The Moody Blues showed prog characteristics, including Moog experimentation, dreamy compositions and concept albums. I suppose I'll have to read Weigel to see if they're considered among the prog flock.
The Moody's writing was on a higher level than that of the main prog rockers, who were stronger on music than lyrics. I haven't listened to old Moody records like "In Search of a Lost Chord" for years, but I loved them until early middle age. The old boys are still out playing.
And then there were bands like San Francisco's It's a Beautiful Day. In my sensitive youth, I loved the mystical violin of David LaFlamme, and the beautiful album cover of the young pioneer woman amid a blue sky and fleecy clouds. Procul Harum's poetic lyrics and dense chords also caught me.

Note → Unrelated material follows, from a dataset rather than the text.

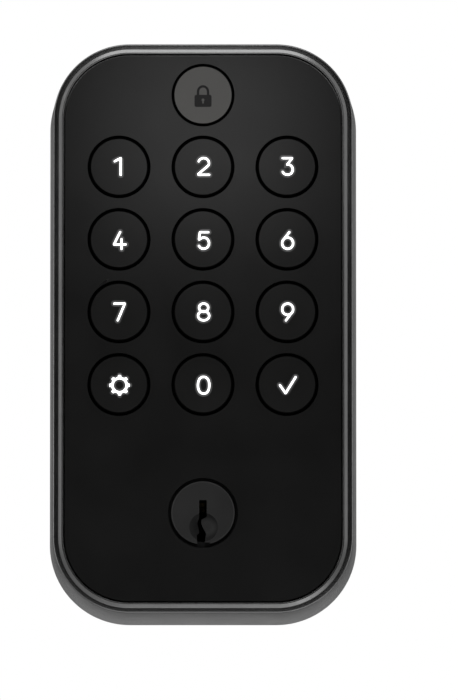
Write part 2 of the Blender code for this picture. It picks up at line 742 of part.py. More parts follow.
def make_screws():
    """All screws, each driven from behind."""
    for i, (x, z) in enumerate(KEYPAD_SCREWS):
        head = BOARD_Y[1] + GAP
        profile = [(0, -0.0212), (0.001, -0.0212), (0.001, head), (0.002, head)]
        profile += [(0.002, head + 0.0009), (0.0015, head + 0.0013), (0, head + 0.0013)]
        screw = turned(f"keypad_screw_{i + 1}", profile, STEEL, x, z, 12)
        cut(screw, cross_recess(f"keypad_recess_{i}", x, z, 0.0024, (head + 0.0006, -0.01)))
    for (x, z), side in zip(ear_places(), ("left", "right")):
        head = EAR_Y[1] + GAP
        profile = [(0, -0.0214), (0.0015, -0.0214), (0.0015, head), (0.0023, head)]
        profile += [(0.0023, head + 0.0014), (0.0018, head + 0.0018), (0, head + 0.0018)]
        screw = turned(f"cylinder_screw_{side}", profile, STEEL, x, z, 12)
        cut(screw, cross_recess(f"cylinder_recess_{side}", x, z, 0.0028, (head + 0.0009, -0.01)))
    for i, (x, z) in enumerate(back_screw_places()):
        profile = [(0, -0.0115), (0.0012, -0.0115), (0.0012, -0.0013)]
        profile += [(0.0023, -0.0003), (0, -0.0003)]
        screw = turned(f"back_screw_{i + 1}", profile, STEEL, x, z, 16)
        cut(screw, cross_recess(f"back_recess_{i}", x, z, 0.003, (-0.0012, 0.001)))


def main():
    make_escutcheon()
    make_face_panel()
    make_back_plate()
    make_gasket()
    make_grommet()
    make_buttons()
    make_keymat()
    make_board()
    make_cylinder_body()
    make_plug()
    make_pins()
    make_cylinder_fittings()
    make_posts()
    make_screws()


main()
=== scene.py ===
import math

import bmesh
import bpy
import numpy as np
from mathutils import Matrix, Vector


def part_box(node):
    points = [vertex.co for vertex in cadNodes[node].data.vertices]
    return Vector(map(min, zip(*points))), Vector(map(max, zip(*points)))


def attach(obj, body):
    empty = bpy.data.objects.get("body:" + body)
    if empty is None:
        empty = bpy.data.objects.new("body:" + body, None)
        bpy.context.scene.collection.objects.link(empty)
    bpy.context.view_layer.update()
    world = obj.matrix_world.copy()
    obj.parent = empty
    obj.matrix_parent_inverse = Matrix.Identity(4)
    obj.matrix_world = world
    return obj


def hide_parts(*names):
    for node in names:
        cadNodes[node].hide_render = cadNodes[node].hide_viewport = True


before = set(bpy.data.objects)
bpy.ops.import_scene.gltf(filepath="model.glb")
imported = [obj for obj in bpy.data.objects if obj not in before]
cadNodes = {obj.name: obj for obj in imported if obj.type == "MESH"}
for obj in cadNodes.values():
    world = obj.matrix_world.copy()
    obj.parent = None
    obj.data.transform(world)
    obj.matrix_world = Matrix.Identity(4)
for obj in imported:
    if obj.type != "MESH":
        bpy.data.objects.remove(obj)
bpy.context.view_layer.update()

mm = 0.001
print("frame loaded with", len(cadNodes), "nodes")


def middle(node):
    low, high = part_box(node)
    return (low + high) / 2


def faceMiddle(node):
    # the part's middle across and up, as its front is looked at
    spot = middle(node)
    return spot.x, spot.z


# where the CAD parts stand
caseLow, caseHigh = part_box("escutcheon")
plugAxis = faceMiddle("cylinder_plug")
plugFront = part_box("cylinder_plug")[0].y
keyNames = [f"key_{k}" for k in (1, 2, 3, 4, 5, 6, 7, 8, 9, "settings", 0, "enter")]
buttonNames = keyNames + ["lock_button"]


def fillNode(tree, node, values):
    # each named socket is linked when its value is itself a socket, and set otherwise
    for name, value in values.items():
        if isinstance(value, bpy.types.NodeSocket):
            tree.links.new(value, node.inputs[name])
        else:
            node.inputs[name].default_value = value
    return node


def addNode(tree, kind, values):
    return fillNode(tree, tree.nodes.new("ShaderNode" + kind), values)


def noiseNode(tree, coords, scale, detail, rough=0.55, stretch=(1, 1, 1)):
    mapping = addNode(tree, "Mapping", {"Scale": stretch, "Vector": coords.outputs["Object"]})
    noise = addNode(tree, "TexNoise", {"Scale": scale, "Detail": detail, "Roughness": rough,
                                       "Vector": mapping.outputs["Vector"]})
    return noise.outputs["Fac"]


def spread(tree, value, low, high, fromLow=0.3, fromHigh=0.7):
    # stretches the middle of a noise over the range low to high
    node = addNode(tree, "MapRange", {"From Min": fromLow, "From Max": fromHigh, "To Min": low,
                                      "To Max": high, "Value": value})
    return node.outputs["Result"]


def blendColours(tree, factor, first, second):
    # first and second are colours or sockets
    node = tree.nodes.new("ShaderNodeMix")
    node.data_type = "RGBA"
    tree.links.new(factor, node.inputs["Factor"])
    for socket, colour in ((node.inputs["A"], first), (node.inputs["B"], second)):
        if isinstance(colour, tuple):
            socket.default_value = (*colour, 1)
        else:
            tree.links.new(colour, socket)
    return node.outputs["Result"]


def grey(level):
    return (level, level, level)


def newMaterial(name):
    material = bpy.data.materials.new(name)
    material.use_nodes = True
    tree = material.node_tree
    return material, tree, tree.nodes["Principled BSDF"], tree.nodes.new("ShaderNodeTexCoord")


def finishMaterial(name, look):
    # colour varies in slow blotches and fine grain, edges wear, and the grain is also a bump
    look = {**plainLook, **look}
    material, tree, shader, coords = newMaterial(name)
    blotches = noiseNode(tree, coords, look["blotchScale"], 4)
    grain = noiseNode(tree, coords, look["grainScale"], 2.5, 0.6, look["stretch"])
    shift = look["colourShift"]
    dark = tuple(c * (1 - shift) for c in look["colour"])
    light = tuple(c * (1 + shift) for c in look["colour"])
    colour = blendColours(tree, spread(tree, blotches, 0, 1), dark, light)
    speck = look["speck"]
    fleck = tuple(c * (1 + 2.2 * speck) for c in look["colour"])
    colour = blendColours(tree, spread(tree, grain, 0, speck, *fleckRange), colour, fleck)
    if "wear" in look:
        edge = tree.nodes.new("ShaderNodeNewGeometry")
        worn = spread(tree, edge.outputs["Pointiness"], 0, look["wear"], *wearRange)
        colour = blendColours(tree, worn, colour, look["wearColour"])
    if "litSpotAt" in look:
        # painted highlight: the colour turns lighter round one spot on the scoop's floor, less and less over
        # the reach, where the floor faces the light
        away = tree.nodes.new("ShaderNodeVectorMath")
        away.operation = "DISTANCE"
        fillNode(tree, away, {0: coords.outputs["Object"], 1: look["litSpotAt"]})
        litSpot = spread(tree, away.outputs["Value"], 1, 0, look["litSpotReach"] * 0.5, look["litSpotReach"])
        colour = blendColours(tree, litSpot, colour, look["litSpotColour"])
    rough, roughShift = look["roughness"], look["roughnessShift"]
    smear = spread(tree, blotches, rough - roughShift, rough + roughShift)
    bump = addNode(tree, "Bump", {"Strength": look["bump"], "Distance": look["grainDepth"], "Height": grain})
    fillNode(tree, shader, {
        "Base Color": colour,
        "Roughness": smear,
        "Metallic": look["metallic"],
        "Specular IOR Level": look["specular"],
        "Specular Tint": (*grey(look["edgeTint"]), 1),
        "Normal": bump.outputs["Normal"],
    })
    return material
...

The progs' obsession with a mythical pastoral England was mirrored by folk groups like the Incredible String Band and Pentangle. I also was a fan of the American folkies Pearls Before Swine. Richard Thompson and Fairport Convention recorded one of the best songs ever recorded, Sandy Denny's "Who Knows Where the Time Goes?"
Frank Zappa's more experimental compositions had prog rock affinities,with more artistic originality.
Miles Davis' Bitches Brew was another youthful mainstay. Sad to say, I wasn't aware of his earlier work, discovering "Kind of Blue" and other seminal jazz recordings much later.
Jefferson Airplane, devolving into Jefferson Starship. Hot Tuna. Country Joe and the Fish (I know). Quicksilver Messenger Service.
The Grateful Dead. Steely Dan, although I was never a big fan.
The Beatles of course were a progenitor of prog rock. Yes, the Beatles, not the Stones.
Crosby, Stills and Nash. Crosby, Stills, Nash and Young. Ry Cooder. Randy Newman.
Moby Grape. Buffalo Springfield.
Bob Dylan, of course. Especially the great middle years of brilliance, highlighted by "Blood on the Tracks."
Tbe Fugs. Ed Sanders' Truckstop. Velvet Undergrouund. Lou Reed.
As my youth faded, a shift into early bluesmen and women: Robert Johnson, Blind Lemon Jefferson, Blind Blake, Bessie Smith.
Early jazz. Louis Armstrong and the Hot Five. True genius. An infatuation with Buddy Bolden, although no recording has been found. George Gershwin.
Later jazz. Charlie Parker. Bill Evans. Thelonious Monk.
Fats. Allen Toussaint.
And then a new direction in country. Graham Parsons. Flying Burrito Brothers. Later Byrds. Waylon Jennings. Willie Nelson. Jerry Jeff Walker. Asleep at the Wheel. Clarence White, that bluegrass master. Doc Watson.
My youth was gone. Eight tracks came and went, then CDs. I tried to relight the flame by repurchasing classics from the early days. A standout: Kiln House by Fleetwood Mac
Now, vinyl's back. Somewhere, I have the old Blind Faith cover of the topless blind girl holding the hood ornament.